- INFORMATION PROVIDED
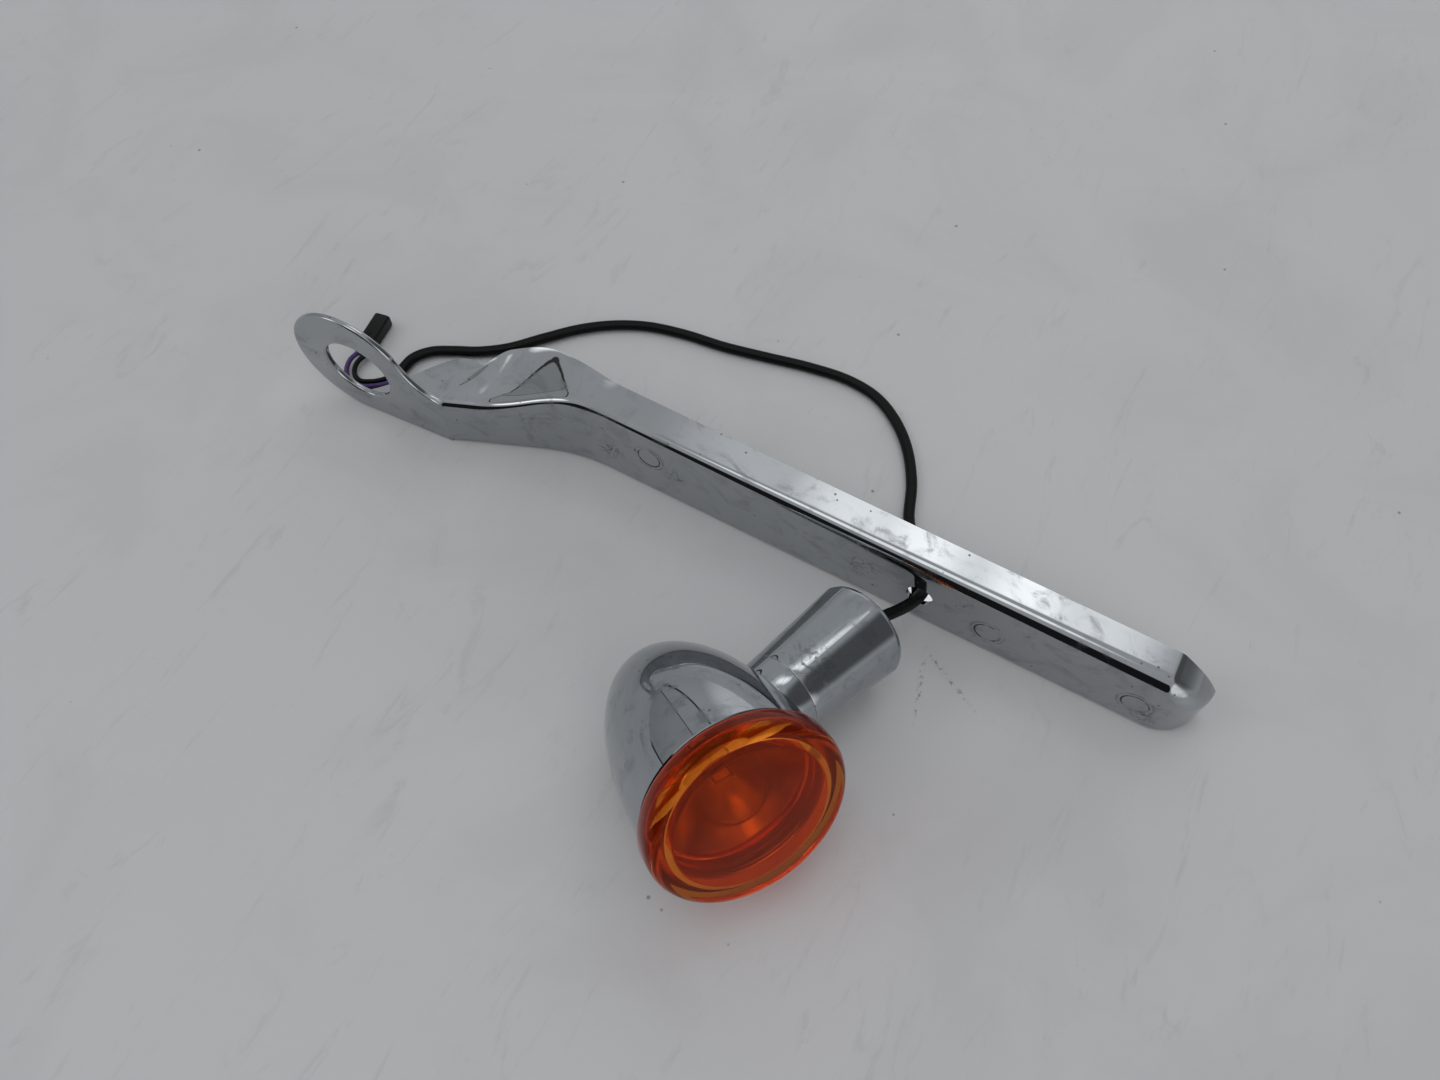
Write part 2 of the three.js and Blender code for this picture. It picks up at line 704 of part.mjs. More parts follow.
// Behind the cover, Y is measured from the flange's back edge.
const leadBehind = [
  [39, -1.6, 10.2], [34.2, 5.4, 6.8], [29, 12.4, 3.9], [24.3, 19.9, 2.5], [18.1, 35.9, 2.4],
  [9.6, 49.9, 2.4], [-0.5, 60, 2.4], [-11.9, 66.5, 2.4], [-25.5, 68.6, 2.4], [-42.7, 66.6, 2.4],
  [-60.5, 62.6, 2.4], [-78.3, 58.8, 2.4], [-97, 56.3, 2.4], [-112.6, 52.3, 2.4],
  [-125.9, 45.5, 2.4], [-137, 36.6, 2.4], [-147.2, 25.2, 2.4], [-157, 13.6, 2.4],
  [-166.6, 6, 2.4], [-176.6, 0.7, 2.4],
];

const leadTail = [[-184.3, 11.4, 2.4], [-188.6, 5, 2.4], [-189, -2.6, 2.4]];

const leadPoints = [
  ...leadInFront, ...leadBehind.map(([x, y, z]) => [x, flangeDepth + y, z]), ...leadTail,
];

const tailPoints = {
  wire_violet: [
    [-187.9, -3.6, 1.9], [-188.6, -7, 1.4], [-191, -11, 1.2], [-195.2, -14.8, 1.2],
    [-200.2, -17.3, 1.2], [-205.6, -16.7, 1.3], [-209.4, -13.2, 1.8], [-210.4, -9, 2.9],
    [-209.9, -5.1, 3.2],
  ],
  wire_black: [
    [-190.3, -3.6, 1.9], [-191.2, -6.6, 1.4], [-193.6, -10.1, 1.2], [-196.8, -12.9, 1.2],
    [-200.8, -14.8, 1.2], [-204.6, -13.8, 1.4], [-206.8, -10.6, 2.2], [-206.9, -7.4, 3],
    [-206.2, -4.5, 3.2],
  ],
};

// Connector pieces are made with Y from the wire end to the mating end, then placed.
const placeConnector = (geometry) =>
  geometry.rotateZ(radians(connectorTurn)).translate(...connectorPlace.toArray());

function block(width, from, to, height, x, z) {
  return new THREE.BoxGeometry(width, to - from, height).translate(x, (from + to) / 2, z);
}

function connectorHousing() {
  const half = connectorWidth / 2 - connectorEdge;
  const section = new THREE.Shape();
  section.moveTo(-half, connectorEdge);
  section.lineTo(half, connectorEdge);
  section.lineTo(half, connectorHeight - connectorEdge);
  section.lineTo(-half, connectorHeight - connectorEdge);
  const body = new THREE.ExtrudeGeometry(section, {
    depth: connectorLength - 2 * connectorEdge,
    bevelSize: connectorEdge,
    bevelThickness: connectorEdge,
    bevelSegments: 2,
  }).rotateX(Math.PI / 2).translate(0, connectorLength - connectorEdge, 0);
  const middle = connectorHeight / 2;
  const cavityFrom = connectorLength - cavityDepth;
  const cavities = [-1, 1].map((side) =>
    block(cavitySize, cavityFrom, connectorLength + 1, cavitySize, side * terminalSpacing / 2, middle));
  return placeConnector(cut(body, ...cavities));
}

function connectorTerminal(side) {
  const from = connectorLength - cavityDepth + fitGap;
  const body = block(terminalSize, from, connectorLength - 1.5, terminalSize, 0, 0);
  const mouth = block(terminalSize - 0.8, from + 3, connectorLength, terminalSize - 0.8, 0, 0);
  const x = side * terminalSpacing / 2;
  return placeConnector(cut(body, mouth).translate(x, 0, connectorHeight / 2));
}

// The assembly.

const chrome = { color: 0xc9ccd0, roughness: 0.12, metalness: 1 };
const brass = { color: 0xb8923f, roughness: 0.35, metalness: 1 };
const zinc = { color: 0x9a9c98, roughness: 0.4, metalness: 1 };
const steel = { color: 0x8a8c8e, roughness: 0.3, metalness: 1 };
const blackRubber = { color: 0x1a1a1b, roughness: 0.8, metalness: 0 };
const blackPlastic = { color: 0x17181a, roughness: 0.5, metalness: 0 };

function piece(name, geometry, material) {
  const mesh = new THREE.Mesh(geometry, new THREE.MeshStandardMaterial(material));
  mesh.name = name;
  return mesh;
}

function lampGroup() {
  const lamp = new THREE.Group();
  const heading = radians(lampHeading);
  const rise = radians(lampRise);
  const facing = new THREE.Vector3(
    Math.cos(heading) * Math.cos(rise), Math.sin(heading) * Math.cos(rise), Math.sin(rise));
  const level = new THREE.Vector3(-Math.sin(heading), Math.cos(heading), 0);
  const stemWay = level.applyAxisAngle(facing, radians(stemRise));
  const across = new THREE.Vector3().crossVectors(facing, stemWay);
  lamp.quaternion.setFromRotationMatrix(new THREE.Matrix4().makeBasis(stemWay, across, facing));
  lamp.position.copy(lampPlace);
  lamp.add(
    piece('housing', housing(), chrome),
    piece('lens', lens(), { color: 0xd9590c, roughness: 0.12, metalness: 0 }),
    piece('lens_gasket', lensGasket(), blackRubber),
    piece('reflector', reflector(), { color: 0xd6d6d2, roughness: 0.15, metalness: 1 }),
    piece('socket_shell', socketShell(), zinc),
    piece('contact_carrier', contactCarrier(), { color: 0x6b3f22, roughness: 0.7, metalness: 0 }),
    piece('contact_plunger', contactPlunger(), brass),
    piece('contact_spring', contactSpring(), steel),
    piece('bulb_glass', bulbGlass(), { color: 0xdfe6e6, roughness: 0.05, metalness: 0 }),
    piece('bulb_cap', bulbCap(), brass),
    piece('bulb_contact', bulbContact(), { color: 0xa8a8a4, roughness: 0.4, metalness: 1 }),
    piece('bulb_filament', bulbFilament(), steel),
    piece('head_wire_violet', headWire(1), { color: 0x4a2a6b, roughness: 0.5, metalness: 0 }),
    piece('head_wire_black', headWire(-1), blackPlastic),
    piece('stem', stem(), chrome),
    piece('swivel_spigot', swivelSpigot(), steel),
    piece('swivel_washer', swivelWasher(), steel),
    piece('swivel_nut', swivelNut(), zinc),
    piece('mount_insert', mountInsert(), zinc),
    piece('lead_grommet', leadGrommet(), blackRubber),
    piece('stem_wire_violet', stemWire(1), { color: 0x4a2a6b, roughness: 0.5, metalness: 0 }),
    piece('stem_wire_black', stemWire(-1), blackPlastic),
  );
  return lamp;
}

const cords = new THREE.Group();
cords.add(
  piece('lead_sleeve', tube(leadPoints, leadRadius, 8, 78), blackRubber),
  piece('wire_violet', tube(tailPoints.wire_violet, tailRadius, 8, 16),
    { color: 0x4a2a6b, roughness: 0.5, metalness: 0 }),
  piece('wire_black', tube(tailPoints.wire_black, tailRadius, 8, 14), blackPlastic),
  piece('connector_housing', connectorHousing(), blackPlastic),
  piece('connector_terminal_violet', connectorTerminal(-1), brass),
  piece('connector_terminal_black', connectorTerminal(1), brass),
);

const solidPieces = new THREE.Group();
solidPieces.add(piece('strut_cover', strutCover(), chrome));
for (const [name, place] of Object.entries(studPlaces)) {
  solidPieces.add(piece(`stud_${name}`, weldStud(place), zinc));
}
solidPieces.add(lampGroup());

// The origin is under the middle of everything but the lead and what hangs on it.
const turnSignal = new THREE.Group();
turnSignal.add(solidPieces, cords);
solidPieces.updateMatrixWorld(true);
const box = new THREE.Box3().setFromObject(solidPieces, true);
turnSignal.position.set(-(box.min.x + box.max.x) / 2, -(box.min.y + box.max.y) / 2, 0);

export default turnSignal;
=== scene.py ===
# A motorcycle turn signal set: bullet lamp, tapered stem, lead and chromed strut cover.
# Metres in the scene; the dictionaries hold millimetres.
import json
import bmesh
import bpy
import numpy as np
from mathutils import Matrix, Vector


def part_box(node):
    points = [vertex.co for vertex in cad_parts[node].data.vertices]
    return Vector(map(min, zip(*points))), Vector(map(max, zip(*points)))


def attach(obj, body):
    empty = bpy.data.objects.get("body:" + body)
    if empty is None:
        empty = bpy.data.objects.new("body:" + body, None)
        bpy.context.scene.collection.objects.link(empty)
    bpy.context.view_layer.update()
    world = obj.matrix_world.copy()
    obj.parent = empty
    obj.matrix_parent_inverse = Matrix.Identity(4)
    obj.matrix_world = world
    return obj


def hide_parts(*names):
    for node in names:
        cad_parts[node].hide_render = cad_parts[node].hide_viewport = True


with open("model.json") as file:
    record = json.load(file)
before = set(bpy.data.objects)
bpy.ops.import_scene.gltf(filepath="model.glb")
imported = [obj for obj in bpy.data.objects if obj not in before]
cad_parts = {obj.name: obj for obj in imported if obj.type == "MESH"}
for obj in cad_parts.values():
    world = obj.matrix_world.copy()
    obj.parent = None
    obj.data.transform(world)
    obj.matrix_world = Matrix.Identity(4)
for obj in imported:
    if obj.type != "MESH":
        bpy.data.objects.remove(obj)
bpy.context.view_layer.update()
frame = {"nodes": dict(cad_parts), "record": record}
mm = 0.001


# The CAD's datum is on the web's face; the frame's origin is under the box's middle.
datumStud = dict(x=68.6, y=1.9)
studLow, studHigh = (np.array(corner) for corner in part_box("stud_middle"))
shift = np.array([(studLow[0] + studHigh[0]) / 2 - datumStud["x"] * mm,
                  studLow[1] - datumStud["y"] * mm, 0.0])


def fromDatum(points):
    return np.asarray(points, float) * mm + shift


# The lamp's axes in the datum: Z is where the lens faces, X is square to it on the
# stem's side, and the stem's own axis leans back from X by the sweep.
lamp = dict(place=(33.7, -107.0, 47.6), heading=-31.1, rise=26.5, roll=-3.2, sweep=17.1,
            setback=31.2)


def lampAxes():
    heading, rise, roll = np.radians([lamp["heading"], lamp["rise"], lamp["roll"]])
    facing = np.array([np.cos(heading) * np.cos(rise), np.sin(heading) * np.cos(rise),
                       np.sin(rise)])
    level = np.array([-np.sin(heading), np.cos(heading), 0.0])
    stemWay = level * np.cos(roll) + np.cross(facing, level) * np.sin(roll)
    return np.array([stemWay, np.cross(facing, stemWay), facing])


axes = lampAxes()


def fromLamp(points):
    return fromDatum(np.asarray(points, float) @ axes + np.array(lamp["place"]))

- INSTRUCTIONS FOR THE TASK
Look through the material and copy each line that has "model".

- FINAL ANSWER
with open("model.json") as file:
bpy.ops.import_scene.gltf(filepath="model.glb")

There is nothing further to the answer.